If the result of S203 is “Yes”, the program progresses to S204. The program receives the write data and stores it in the allocated temporary cache area 304 (S204). Next, the program confirms whether un-transferred write data remains in the server (S205). If the result of S205 is “Yes”, the program returns back to S201 and repeats the process for the next write data.
If the result of S205 is “No”, then the result indicates that all write data is stored in the temporary cache area 304. Therefore, the program starts to copy the write data to the cache area 302 corresponding to the volume. First, the program sends the completion message to the server and calls the cache allocation program to allocate cache areas 302 corresponding to the volume (S206, S207). In the example in FIG.7, two cache areas 302 are allocated. After allocation of the cache areas 302, the program copies the write data from the temporary cache area 304 to the allocated cache area 302 (S208).

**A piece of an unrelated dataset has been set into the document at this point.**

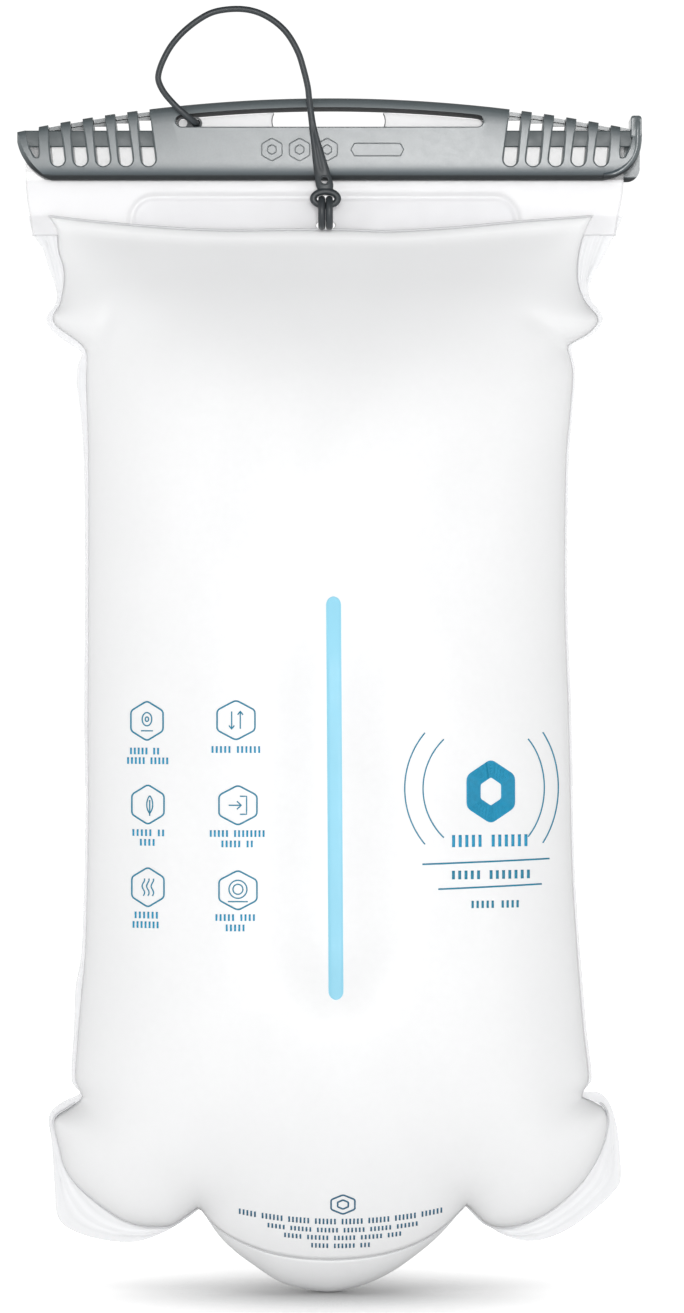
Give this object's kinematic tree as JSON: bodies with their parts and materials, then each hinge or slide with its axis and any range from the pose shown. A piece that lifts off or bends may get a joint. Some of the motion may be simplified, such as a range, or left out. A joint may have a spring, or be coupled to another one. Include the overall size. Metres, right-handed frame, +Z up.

By copying the write data, the temporary cache area 304 will no longer be required. Thus, the program updates the temporary cache table to release the allocated temporary cache area 304 (S209). The In-Use flag is set to “OFF” and the volume ID and address is set to “-”. Then, the program terminates the processing (S210).
Second Example Implementation
The second example implementation is directed to methods to utilize the atomic write operation efficiently in the storage system, and is described in FIGS. 10 and 11.
FIG. 10 is a conceptual diagram describing the second example implementation. The receiving of the atomic write containing write data A and B is the same as in FIG. 7 as described above. After receiving the write command, the storage system destages the old data A′ and B′ to the partial area 303 to avoid overwriting old data. Then, the storage system receives write data A and B from the server and stores it to the cache area 302 corresponding to the volume.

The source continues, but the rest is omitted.